Je m’arrête à Balzac.

Il résume la grandeur du livre et ses dangers.

J’aurais pu parler de Dumas, de madame Sand !

C’est assez d’Antony, et je ne veux pas passer en revue le régiment des Amazones.

La Bovary, Fanny, Lélia, le monde des amoureuses, les Victimes d’amour !

Je mets des points et je jette du blanc.

. . . . . . . . . . . . . . . . . . . . . . . . .

Que chacun y loge ses souvenirs, et qu’on me dise s’il n’y avait pas du livre dans tout cela, — avant, pendant et après ?

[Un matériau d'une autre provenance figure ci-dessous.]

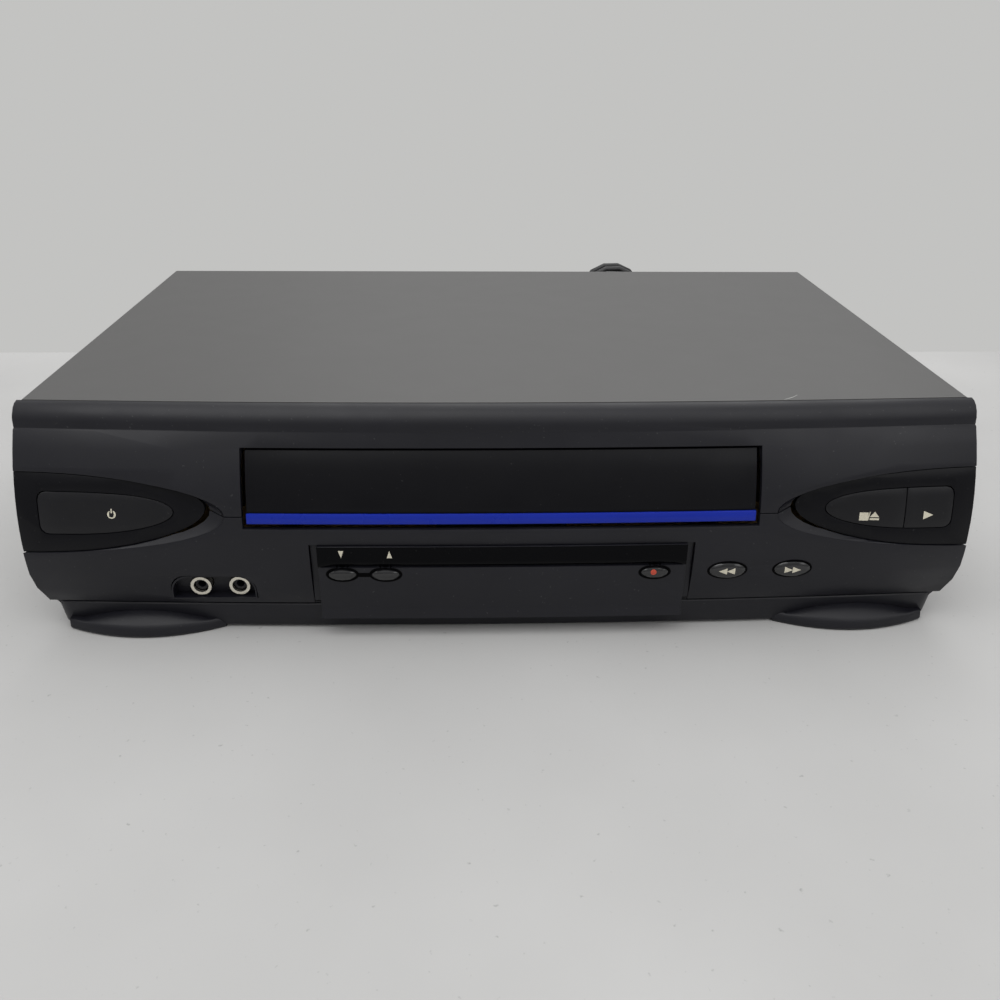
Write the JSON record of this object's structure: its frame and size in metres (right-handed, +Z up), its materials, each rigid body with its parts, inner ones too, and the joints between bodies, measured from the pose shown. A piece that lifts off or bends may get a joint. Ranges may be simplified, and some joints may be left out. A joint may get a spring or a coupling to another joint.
{
  "type": "video cassette recorder",
  "caption": "Front-loading video cassette recorder with a bowed front, eye-shaped button panels, sprung cassette door, tape mechanism and folded mains lead.",
  "frame": {"origin": "on the floor under the middle of the case, the mains lead left out", "axes": "+X to the viewer's right, +Y to the rear, +Z up"},
  "size_m": [0.362, 0.3237, 0.0899],
  "materials": {
    "case_black": "fine satin grain",
    "cover_paint": "fine textured paint",
    "gloss_black": "polished",
    "bar_blue": "gloss",
    "smoked_window": "polished, smoked",
    "button_black": "satin",
    "socket_nickel": "bright nickel",
    "zinc_sheet": "zinc plated",
    "board_tan": "phenolic paper board",
    "display_glass": "dark glass",
    "turned_aluminium": "fine turned",
    "white_nylon": "moulded nylon",
    "black_rubber": "matt",
    "core_steel": "varnished laminations",
    "capacitor_sleeve": "shrink sleeve",
    "black_screw": "blackened",
    "bearing_brass": "turned",
    "cord_vinyl": "satin vinyl"
  },
  "bodies": {
    "chassis": {"bottom_chassis": "case_black", "front_foot_left": "case_black", "front_foot_right": "case_black", "rear_foot_left": "black_rubber", "rear_foot_right": "black_rubber", "top_cover": "cover_paint", "cover_screw_left": "black_screw", "cover_screw_right": "black_screw", "front_panel_upper": "case_black", "front_panel_lower": "case_black", "eye_panel_left": "gloss_black", "eye_panel_right": "gloss_black", "display_bezel": "case_black", "display_window": "smoked_window", "front_socket_block": "case_black", "front_socket_sleeves": "socket_nickel", "operation_board": "board_tan", "display_tube": "display_glass", "rear_panel": "case_black", "rear_socket_block": "case_black", "rear_socket_sleeves": "socket_nickel", "tuner_box": "zinc_sheet", "main_board": "board_tan", "power_board": "board_tan", "power_transformer": "core_steel", "filter_capacitor": "capacitor_sleeve", "deck_plate": "zinc_sheet", "lower_drum": "turned_aluminium", "cassette_cage": "zinc_sheet", "capstan_bearing": "bearing_brass", "full_erase_head": "zinc_sheet", "audio_control_head": "zinc_sheet", "loading_motor": "zinc_sheet", "strain_relief": "cord_vinyl", "mains_cord": "cord_vinyl", "cord_hank": "cord_vinyl", "mains_tail": "cord_vinyl", "cord_tie": "cord_vinyl", "mains_plug": "cord_vinyl"},
    "door": {"cassette_door": "gloss_black", "door_bar": "bar_blue"},
    "power_button_body": {"power_button": "button_black"},
    "stop_eject_button_body": {"stop_eject_button": "button_black"},
    "play_button_body": {"play_button": "button_black"},
    "rewind_button_body": {"rewind_button": "button_black"},
    "forward_button_body": {"forward_button": "button_black"},
    "channel_down_button_body": {"channel_down_button": "button_black"},
    "channel_up_button_body": {"channel_up_button": "button_black"},
    "record_button_body": {"record_button": "button_black"},
    "drum": {"upper_drum": "turned_aluminium"},
    "capstan": {"capstan_flywheel": "zinc_sheet"},
    "pinch_arm_body": {"pinch_arm": "zinc_sheet"},
    "roller": {"pinch_roller": "black_rubber"},
    "supply_reel": {"supply_reel_table": "white_nylon"},
    "takeup_reel": {"takeup_reel_table": "white_nylon"},
    "slider": {"loading_slider": "zinc_sheet"},
    "holder": {"cassette_holder": "zinc_sheet"},
    "gear": {"loading_gear": "white_nylon"},
    "guide_left": {"guide_carriage_left": "zinc_sheet"},
    "guide_right": {"guide_carriage_right": "zinc_sheet"}
  },
  "joints": [
    {"name": "door_hinge", "type": "hinge", "parent": "chassis", "child": "door", "pos_m": [0, -0.09504, 0.0762], "axis": [1, 0, 0], "range_deg": [0, 108], "stiffness_Nm_per_rad": 0.004, "springref_deg": -45.84},
    {"name": "power_button_press", "type": "slide", "parent": "chassis", "child": "power_button_body", "axis": [0, 1, 0], "range_m": [0, 0.0008], "stiffness_N_per_m": 500, "springref_m": -0.0004},
    {"name": "stop_eject_button_press", "type": "slide", "parent": "chassis", "child": "stop_eject_button_body", "axis": [0, 1, 0], "range_m": [0, 0.0008], "stiffness_N_per_m": 500, "springref_m": -0.0004},
    {"name": "play_button_press", "type": "slide", "parent": "chassis", "child": "play_button_body", "axis": [0, 1, 0], "range_m": [0, 0.0008], "stiffness_N_per_m": 500, "springref_m": -0.0004},
    {"name": "rewind_button_press", "type": "slide", "parent": "chassis", "child": "rewind_button_body", "axis": [0, 1, 0], "range_m": [0, 0.0008], "stiffness_N_per_m": 500, "springref_m": -0.0004},
    {"name": "forward_button_press", "type": "slide", "parent": "chassis", "child": "forward_button_body", "axis": [0, 1, 0], "range_m": [0, 0.0008], "stiffness_N_per_m": 500, "springref_m": -0.0004},
    {"name": "channel_down_button_press", "type": "slide", "parent": "chassis", "child": "channel_down_button_body", "axis": [0, 1, 0], "range_m": [0, 0.0008], "stiffness_N_per_m": 500, "springref_m": -0.0004},
    {"name": "channel_up_button_press", "type": "slide", "parent": "chassis", "child": "channel_up_button_body", "axis": [0, 1, 0], "range_m": [0, 0.0008], "stiffness_N_per_m": 500, "springref_m": -0.0004},
    {"name": "record_button_press", "type": "slide", "parent": "chassis", "child": "record_button_body", "axis": [0, 1, 0], "range_m": [0, 0.0008], "stiffness_N_per_m": 500, "springref_m": -0.0004},
    {"name": "drum_spin", "type": "hinge", "parent": "chassis", "child": "drum", "pos_m": [0, 0.06316, 0.0217], "axis": [0, -0.0872, 0.9962], "continuous": true},
    {"name": "capstan_spin", "type": "hinge", "parent": "chassis", "child": "capstan", "pos_m": [0.0558, 0.03616, 0], "axis": [0, 0, 1], "continuous": true},
    {"name": "supply_reel_spin", "type": "hinge", "parent": "chassis", "child": "supply_reel", "pos_m": [-0.046, -0.01184, 0], "axis": [0, 0, 1], "continuous": true},
    {"name": "takeup_reel_spin", "type": "hinge", "parent": "chassis", "child": "takeup_reel", "pos_m": [0.046, -0.01184, 0], "axis": [0, 0, 1], "continuous": true},
    {"name": "pinch_arm_swing", "type": "hinge", "parent": "chassis", "child": "pinch_arm_body", "pos_m": [0.0818, 0.04316, 0.0285], "axis": [0, 0, 1], "range_deg": [0, 37], "stiffness_Nm_per_rad": 0.003, "springref_deg": -11.46},
    {"name": "pinch_roller_spin", "type": "hinge", "parent": "pinch_arm_body", "child": "roller", "pos_m": [0.06179, 0.06117, 0.0285], "axis": [0, 0, 1], "continuous": true},
    {"name": "slider_travel", "type": "slide", "parent": "chassis", "child": "slider", "axis": [0, 1, 0], "range_m": [0, 0.034]},
    {"name": "holder_drop", "type": "slide", "parent": "slider", "child": "holder", "axis": [0, 0, -1], "range_m": [0, 0.0205]},
    {"name": "loading_gear_spin", "type": "hinge", "parent": "chassis", "child": "gear", "pos_m": [0.097, -0.01684, 0.0262], "axis": [-1, 0, 0], "range_deg": [0, 261]},
    {"name": "guide_left_travel", "type": "slide", "parent": "chassis", "child": "guide_left", "axis": [-0.2079, 0.9781, 0], "range_m": [0, 0.036]},
    {"name": "guide_right_travel", "type": "slide", "parent": "chassis", "child": "guide_right", "axis": [0.2079, 0.9781, 0], "range_m": [0, 0.036]}
  ],
  "couplings": [
    {"joint": "loading_gear_spin", "follows": "slider_travel", "rad_per_m": 133.33},
    {"joint": "guide_right_travel", "follows": "guide_left_travel", "ratio": 1}
  ]
}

Elles ont un livre pour exécuter toutes les trahisons, poétiser leurs crimes !

La courtisane a Manon Lescaut, Léonie Chéreau copie la Dame aux Camélias, Angélina Lemoine lit Marion Delorme. Madame Lafargue avait lu aussi !

Toutes les femmes qui ont un peu empoisonné leur mari, jeté au feu leur enfant : des victimes du livre !

Tout assassin en redingote, tout suicidé en blouse, victime du livre !


Et si je regarde plus haut, sur le théâtre de l’histoire, qu’y vois-je ? Derrière l’armée de Béotie s’avance la légion thébaine, noire de poudre…

Notre génération n’a pas été avare de son sang ! Sur la route où nous hésitons, a passé un peuple de courageux, et dans les cimetières qui bordent l’arène est couché un bataillon de martyrs.